Task goal.
Beginning with the line that contains "Recreate this object" and ending with the line that contains "tip towards +X.", reproduce each line exactly; include both and add nothing.

start Dataset entries

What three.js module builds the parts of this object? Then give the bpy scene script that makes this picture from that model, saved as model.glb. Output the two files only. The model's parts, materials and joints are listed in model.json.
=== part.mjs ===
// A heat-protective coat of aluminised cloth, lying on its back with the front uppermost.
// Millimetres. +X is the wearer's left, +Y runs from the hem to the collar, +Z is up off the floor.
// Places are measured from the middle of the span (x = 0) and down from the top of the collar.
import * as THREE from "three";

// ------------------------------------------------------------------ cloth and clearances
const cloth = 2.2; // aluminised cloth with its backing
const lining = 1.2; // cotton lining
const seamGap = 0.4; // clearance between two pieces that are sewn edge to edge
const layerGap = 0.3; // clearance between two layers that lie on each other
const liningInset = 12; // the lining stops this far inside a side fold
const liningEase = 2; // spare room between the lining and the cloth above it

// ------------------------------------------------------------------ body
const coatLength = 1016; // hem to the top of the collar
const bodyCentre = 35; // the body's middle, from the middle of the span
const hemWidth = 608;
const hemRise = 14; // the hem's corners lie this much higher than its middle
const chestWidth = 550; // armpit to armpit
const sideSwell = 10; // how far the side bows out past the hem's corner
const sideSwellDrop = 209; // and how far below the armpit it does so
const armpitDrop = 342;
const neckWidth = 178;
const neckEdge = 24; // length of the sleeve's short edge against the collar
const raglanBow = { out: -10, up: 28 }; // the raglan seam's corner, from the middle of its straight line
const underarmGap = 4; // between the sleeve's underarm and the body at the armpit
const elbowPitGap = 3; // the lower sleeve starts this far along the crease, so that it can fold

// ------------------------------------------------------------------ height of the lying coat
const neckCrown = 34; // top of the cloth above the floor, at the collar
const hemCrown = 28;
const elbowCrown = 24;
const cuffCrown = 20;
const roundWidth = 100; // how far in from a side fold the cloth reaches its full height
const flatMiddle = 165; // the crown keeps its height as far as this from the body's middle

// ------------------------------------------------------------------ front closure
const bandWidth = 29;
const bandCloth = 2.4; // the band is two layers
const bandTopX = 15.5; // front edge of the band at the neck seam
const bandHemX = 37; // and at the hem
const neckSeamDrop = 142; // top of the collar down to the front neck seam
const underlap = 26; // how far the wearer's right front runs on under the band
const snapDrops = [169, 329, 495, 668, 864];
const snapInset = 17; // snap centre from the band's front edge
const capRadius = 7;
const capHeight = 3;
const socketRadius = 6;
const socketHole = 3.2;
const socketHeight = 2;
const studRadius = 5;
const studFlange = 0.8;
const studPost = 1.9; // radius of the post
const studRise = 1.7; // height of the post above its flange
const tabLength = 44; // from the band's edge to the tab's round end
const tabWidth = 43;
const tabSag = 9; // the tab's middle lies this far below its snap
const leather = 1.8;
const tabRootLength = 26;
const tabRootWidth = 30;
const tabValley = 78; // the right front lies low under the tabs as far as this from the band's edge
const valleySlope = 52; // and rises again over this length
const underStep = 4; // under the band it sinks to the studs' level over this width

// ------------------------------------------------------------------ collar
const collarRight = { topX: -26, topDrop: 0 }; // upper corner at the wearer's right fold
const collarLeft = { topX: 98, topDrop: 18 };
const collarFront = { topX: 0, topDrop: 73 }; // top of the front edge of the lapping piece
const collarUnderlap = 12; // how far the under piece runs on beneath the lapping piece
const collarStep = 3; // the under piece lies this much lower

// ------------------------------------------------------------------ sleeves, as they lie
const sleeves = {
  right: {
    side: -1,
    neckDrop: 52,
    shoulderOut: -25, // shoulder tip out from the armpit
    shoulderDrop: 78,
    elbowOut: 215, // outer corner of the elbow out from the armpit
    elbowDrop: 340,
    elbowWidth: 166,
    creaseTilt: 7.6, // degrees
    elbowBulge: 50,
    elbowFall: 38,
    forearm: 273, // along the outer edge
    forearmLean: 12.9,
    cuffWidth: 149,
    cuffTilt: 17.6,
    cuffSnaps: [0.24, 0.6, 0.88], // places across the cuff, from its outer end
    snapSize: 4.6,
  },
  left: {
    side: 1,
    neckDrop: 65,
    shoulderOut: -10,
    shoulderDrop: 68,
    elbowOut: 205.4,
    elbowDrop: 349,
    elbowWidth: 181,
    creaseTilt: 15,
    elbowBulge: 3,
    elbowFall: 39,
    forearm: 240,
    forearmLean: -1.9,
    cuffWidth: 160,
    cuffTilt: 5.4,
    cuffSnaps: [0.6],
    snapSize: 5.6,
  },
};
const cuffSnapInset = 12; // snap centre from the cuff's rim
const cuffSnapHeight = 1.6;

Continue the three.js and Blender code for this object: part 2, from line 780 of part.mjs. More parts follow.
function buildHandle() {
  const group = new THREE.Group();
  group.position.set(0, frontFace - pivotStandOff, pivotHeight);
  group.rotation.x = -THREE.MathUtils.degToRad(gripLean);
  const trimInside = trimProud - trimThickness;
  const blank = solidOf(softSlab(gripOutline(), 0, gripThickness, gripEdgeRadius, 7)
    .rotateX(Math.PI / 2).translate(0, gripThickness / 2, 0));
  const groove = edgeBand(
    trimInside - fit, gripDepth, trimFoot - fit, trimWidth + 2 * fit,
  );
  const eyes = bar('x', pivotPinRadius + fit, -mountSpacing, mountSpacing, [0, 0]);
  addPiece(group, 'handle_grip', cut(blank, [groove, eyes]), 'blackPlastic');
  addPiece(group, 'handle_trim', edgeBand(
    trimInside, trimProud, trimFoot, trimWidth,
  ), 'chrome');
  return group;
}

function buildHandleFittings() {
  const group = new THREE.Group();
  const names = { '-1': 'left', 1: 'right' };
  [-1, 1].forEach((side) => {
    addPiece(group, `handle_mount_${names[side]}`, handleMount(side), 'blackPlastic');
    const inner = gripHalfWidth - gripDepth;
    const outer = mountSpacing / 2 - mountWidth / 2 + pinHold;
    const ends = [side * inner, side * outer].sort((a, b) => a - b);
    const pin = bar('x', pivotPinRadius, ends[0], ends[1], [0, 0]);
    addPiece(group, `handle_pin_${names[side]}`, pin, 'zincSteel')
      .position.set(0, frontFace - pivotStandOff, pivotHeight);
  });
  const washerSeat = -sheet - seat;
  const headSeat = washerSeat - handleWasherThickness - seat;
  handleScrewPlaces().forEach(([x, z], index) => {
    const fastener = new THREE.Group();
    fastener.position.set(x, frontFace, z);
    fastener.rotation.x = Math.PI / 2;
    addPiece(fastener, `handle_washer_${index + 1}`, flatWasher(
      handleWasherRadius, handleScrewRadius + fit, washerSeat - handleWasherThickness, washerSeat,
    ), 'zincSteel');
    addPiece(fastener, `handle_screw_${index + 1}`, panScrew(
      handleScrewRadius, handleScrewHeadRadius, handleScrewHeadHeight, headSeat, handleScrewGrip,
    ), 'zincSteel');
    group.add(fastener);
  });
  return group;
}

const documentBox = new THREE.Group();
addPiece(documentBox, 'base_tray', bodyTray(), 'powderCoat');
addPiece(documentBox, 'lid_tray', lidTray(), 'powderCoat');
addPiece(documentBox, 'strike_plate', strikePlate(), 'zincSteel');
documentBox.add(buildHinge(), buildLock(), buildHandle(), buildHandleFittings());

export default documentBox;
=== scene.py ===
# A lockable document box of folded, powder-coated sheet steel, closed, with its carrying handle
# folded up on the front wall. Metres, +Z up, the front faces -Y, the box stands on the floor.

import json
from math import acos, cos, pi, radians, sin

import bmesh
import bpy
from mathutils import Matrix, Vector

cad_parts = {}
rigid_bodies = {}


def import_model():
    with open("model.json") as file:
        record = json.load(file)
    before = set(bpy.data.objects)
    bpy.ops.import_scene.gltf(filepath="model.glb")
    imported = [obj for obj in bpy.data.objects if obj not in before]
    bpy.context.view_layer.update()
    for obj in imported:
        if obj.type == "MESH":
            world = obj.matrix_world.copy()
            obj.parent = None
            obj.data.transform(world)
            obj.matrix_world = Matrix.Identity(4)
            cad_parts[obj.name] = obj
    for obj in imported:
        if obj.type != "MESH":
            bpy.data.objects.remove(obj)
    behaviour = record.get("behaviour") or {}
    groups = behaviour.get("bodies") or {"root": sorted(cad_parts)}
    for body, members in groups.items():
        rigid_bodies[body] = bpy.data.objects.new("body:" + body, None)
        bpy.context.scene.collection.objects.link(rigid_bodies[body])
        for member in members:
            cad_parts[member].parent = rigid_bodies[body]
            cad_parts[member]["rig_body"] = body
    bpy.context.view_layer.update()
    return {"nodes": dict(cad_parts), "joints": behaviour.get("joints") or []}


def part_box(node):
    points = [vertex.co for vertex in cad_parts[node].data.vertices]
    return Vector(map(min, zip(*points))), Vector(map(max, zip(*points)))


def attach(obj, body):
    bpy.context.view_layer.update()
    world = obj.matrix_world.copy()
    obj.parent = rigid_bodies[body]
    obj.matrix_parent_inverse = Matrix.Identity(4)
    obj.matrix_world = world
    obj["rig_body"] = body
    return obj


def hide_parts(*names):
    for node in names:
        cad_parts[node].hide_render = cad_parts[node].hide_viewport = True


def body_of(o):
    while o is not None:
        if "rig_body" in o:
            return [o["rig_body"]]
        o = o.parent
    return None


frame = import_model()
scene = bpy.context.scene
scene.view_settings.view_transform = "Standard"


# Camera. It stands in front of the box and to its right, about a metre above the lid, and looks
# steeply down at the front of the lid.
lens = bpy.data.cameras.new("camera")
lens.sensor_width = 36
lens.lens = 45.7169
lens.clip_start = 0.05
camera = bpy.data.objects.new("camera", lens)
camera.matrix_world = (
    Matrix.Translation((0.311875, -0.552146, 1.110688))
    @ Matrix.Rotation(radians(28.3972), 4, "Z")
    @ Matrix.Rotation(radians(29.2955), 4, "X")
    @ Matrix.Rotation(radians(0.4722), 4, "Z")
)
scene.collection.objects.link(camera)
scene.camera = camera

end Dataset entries
start Dataset entries

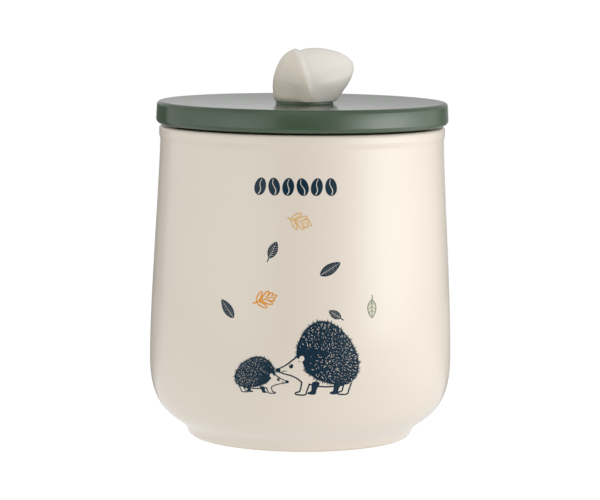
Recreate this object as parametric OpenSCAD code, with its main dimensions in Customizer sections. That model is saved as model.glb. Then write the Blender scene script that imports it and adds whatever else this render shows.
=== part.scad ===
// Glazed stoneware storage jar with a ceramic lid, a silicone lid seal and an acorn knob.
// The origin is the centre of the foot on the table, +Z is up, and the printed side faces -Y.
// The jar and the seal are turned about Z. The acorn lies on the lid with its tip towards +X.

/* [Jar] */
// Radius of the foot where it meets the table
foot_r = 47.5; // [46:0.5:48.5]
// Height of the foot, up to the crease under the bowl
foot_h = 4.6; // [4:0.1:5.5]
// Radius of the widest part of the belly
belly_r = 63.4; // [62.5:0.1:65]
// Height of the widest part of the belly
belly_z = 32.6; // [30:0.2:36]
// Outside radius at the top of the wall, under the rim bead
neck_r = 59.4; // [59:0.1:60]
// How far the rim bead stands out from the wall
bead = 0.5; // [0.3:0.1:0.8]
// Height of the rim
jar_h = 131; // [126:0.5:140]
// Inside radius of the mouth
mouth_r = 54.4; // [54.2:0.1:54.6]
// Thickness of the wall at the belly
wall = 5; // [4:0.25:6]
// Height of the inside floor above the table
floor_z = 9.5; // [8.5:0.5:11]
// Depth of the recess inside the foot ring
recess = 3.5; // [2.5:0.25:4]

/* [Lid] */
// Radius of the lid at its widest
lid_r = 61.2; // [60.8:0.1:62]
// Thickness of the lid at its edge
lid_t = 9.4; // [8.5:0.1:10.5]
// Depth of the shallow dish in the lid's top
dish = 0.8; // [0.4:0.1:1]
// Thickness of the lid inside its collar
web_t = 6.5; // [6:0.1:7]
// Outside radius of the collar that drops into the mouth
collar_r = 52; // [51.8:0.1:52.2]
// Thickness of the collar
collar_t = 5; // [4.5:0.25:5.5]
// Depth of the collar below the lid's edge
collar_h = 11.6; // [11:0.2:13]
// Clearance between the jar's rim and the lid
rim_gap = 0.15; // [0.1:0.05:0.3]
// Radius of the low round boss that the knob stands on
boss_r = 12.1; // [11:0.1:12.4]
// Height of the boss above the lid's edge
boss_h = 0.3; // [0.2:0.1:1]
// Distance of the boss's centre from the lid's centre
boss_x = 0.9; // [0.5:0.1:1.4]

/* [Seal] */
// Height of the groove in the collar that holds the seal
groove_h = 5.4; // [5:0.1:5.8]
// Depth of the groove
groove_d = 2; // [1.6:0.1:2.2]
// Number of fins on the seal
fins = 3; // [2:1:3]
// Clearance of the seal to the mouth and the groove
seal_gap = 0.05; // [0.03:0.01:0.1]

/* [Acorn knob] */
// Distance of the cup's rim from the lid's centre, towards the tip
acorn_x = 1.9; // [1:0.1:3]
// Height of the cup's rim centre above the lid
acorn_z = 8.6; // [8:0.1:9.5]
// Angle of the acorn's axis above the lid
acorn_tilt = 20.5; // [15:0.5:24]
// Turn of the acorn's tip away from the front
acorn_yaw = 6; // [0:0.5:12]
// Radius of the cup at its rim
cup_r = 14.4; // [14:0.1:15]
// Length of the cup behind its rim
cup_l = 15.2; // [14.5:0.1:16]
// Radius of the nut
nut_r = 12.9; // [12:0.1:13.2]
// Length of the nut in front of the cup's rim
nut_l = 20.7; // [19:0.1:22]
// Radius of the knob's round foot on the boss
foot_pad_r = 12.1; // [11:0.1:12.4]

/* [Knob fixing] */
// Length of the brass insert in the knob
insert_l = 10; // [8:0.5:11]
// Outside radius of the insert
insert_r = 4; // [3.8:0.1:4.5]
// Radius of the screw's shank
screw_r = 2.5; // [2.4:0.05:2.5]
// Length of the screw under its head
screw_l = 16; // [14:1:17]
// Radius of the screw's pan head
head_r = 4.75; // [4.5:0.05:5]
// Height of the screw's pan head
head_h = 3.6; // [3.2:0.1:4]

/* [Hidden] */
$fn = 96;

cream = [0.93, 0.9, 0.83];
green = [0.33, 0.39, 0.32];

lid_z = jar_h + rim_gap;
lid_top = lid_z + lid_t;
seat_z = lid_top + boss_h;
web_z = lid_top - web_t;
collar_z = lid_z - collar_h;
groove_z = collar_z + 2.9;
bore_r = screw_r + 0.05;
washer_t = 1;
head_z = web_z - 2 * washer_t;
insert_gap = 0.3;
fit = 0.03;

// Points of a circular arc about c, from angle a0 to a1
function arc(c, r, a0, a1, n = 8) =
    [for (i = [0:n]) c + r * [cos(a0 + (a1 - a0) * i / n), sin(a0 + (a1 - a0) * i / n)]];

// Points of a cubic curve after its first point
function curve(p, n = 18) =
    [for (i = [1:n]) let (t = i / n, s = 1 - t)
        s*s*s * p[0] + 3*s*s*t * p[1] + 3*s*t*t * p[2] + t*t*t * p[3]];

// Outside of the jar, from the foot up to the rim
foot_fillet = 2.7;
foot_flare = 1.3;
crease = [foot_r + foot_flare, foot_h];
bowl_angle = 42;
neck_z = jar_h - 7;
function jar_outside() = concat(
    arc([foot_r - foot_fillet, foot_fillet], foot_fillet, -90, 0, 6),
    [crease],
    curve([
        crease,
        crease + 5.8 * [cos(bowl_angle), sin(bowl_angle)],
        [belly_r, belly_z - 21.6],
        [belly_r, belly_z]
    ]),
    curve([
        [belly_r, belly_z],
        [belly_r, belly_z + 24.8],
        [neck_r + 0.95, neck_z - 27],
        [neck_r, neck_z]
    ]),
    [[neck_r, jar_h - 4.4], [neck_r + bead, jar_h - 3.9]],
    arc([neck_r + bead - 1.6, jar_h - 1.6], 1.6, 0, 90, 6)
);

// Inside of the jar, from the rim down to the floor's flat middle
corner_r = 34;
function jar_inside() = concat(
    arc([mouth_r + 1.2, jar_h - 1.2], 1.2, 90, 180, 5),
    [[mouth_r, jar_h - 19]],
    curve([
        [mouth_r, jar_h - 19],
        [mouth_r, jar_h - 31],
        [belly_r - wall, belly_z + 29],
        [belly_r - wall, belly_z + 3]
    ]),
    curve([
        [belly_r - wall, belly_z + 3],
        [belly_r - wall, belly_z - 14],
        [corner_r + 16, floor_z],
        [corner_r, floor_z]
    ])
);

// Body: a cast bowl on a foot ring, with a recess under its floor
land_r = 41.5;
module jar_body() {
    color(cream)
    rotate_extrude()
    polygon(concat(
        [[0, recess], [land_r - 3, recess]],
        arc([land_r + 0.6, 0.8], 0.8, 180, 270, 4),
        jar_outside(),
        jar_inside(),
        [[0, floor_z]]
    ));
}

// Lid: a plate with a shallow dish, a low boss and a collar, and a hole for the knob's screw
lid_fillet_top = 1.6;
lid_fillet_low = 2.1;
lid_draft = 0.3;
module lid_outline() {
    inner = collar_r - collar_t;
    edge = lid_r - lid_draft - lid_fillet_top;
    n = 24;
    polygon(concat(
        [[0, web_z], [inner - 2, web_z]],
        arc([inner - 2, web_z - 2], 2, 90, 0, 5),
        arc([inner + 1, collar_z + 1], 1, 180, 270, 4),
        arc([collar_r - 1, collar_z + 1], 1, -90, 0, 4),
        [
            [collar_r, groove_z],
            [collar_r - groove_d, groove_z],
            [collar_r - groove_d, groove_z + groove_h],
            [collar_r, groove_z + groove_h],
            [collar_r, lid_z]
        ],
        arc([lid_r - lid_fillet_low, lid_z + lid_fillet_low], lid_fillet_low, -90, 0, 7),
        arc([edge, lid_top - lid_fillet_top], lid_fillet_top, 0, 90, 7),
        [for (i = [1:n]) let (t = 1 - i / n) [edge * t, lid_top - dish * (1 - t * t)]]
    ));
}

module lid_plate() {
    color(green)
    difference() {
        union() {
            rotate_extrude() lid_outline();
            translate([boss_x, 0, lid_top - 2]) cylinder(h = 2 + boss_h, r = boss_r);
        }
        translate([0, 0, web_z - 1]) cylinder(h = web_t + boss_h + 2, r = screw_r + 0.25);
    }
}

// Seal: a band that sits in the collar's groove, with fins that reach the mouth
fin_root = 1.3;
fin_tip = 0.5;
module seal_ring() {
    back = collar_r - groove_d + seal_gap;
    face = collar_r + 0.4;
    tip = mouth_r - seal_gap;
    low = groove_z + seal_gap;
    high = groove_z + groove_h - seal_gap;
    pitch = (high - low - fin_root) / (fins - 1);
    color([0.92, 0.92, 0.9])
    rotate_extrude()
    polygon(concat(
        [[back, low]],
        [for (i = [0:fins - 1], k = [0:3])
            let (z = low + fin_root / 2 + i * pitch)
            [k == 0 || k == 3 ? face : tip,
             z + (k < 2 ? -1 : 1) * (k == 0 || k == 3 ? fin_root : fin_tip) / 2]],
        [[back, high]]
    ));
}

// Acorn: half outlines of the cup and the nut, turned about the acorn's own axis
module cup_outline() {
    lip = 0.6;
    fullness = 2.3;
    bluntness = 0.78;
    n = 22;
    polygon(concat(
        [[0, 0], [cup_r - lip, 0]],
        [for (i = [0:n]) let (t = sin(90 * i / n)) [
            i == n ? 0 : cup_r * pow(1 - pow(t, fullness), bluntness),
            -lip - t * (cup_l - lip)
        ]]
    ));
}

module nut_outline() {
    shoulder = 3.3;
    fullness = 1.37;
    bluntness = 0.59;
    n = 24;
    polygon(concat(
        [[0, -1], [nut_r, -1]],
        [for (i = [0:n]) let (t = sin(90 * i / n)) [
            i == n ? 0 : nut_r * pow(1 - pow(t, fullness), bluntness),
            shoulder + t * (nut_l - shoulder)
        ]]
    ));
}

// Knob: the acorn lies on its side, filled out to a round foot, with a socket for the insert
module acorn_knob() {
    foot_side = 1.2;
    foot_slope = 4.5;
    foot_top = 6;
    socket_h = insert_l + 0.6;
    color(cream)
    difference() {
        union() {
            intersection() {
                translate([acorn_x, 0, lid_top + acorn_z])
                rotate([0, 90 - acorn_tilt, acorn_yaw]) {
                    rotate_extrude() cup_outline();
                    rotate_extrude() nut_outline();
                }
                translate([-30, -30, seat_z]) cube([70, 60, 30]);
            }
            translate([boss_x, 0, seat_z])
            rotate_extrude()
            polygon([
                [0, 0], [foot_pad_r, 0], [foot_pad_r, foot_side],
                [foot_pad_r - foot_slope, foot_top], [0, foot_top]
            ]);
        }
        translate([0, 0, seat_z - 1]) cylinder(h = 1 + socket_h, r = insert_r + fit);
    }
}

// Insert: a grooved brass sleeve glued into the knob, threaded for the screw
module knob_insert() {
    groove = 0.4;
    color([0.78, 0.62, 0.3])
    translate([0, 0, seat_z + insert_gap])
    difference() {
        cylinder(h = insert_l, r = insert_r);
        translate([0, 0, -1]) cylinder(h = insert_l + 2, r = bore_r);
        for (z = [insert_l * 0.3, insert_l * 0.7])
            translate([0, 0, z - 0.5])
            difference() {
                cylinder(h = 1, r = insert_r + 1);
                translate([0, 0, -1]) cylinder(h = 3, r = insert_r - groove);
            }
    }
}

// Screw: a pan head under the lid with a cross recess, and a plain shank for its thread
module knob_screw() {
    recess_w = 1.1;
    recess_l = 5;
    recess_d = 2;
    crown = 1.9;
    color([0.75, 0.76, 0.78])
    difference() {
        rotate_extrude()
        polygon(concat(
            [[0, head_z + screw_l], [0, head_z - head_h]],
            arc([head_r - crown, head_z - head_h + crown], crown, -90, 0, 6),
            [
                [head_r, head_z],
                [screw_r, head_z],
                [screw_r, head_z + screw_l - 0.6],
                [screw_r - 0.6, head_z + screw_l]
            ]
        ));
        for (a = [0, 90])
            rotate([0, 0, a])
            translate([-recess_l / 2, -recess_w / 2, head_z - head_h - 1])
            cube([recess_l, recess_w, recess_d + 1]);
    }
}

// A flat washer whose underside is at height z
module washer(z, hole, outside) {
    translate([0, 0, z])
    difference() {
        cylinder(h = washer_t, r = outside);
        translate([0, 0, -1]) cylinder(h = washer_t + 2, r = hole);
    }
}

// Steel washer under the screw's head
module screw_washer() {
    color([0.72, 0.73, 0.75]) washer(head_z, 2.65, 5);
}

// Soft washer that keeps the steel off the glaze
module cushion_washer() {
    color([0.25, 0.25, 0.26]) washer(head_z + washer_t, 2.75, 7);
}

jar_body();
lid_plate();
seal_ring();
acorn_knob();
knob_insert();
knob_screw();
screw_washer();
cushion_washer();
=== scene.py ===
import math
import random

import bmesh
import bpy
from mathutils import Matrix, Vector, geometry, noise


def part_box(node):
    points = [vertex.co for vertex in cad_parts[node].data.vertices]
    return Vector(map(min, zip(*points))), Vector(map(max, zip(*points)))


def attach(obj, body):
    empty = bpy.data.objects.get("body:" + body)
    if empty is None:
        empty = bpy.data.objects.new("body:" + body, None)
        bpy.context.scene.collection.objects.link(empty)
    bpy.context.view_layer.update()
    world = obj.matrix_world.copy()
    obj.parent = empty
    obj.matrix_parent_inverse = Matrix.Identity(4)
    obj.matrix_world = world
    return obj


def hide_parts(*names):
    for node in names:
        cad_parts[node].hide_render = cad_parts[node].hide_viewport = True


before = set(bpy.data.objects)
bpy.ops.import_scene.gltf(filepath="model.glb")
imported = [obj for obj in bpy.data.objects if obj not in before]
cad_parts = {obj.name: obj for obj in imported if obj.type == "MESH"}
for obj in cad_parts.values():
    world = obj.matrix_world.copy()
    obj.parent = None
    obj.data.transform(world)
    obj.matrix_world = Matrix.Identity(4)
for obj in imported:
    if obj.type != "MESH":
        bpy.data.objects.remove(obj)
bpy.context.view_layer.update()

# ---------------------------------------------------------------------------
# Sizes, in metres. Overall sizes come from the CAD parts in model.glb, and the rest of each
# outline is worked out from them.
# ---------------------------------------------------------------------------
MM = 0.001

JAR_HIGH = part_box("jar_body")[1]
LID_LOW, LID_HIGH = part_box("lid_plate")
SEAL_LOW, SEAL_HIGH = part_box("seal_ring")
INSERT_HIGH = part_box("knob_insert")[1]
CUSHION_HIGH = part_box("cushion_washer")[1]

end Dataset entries

Solution to the exercise.
Recreate this object as parametric OpenSCAD code, with its main dimensions in Customizer sections. That model is saved as model.glb. Then write the Blender scene script that imports it and adds whatever else this render shows.
=== part.scad ===
// Glazed stoneware storage jar with a ceramic lid, a silicone lid seal and an acorn knob.
// The origin is the centre of the foot on the table, +Z is up, and the printed side faces -Y.
// The jar and the seal are turned about Z. The acorn lies on the lid with its tip towards +X.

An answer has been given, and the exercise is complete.